Assume the field $\mathbb{K}$, we're working with is algebraically closed. Let $V\subset\mathbb{A}^n$ be an irreducible affine variety. Suppose the coordinate ring $\mathbb{K}[V]$ is NOT a UFD. Choose $f\in \mathbb{K}[V]$ and suppose the factorization of $f$ into its irreducible factors is $f=f_1^{\alpha_1}\cdots f_r^{\alpha_r}$. Then, $\mathcal{V}(f)=\mathcal{V}(f_1)\cup\dotsb\cup\mathcal{V}(f_r)$. But, is it still true that $\mathcal{V}(f_i)$'s are all the irreducible components of $\mathcal{V}(f)$?

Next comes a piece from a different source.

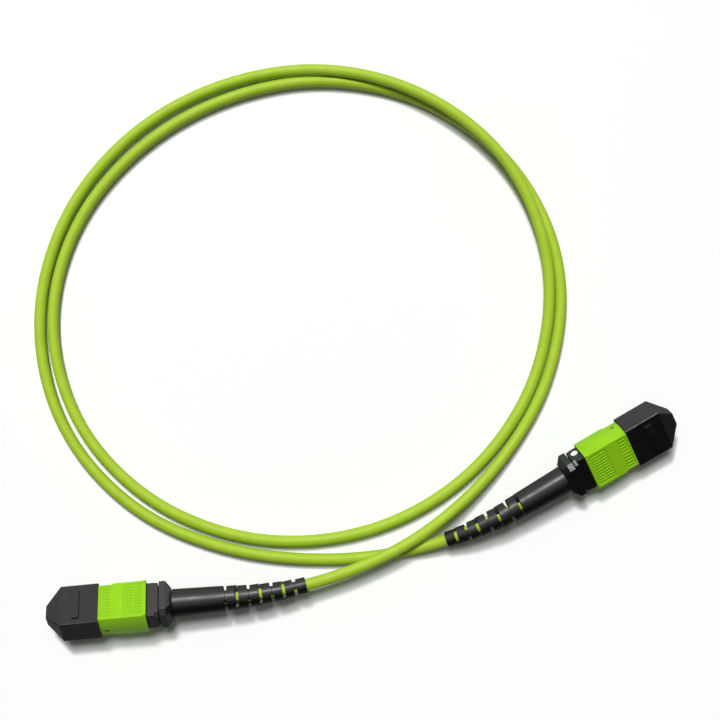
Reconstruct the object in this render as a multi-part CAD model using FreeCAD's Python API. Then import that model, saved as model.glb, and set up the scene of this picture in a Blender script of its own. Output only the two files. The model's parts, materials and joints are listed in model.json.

I know this is true if $\mathbb{K}[V]$ is a UFD.
Best Answer
An example: consider the hyperboloid with one sheet of equation $$x^2 + y^2 = z^2 + 1$$
There exist lines lying on this surface, for instance
$$x = \frac{4}{5} z+\frac{3}{5}\\ y = \frac{3}{5} z -\frac{4}{5}$$
Notice that the intersection of the surface with the plane $x - \frac{4}{5} z - \frac{3}{5}$ consists of two lines, the one above and $$x = \frac{4}{5} z+\frac{3}{5}\\ y = -\frac{3}{5} z +\frac{4}{5}$$
It is not hard to see that the element $f = x - \frac{4}{5} z - \frac{3}{5}$ is irreducible in the ring of functions of the surface ( a quadratic extension of a ring of polynomials). Of course, it is not prime, since we have the decomposition $$(x-\frac{4}{5} z - \frac{3}{5}) (x+\frac{4}{5} z + \frac{3}{5}) = -(y +\frac{3}{5} z-\frac{4}{5} )(y-\frac{3}{5} z+\frac{4}{5})$$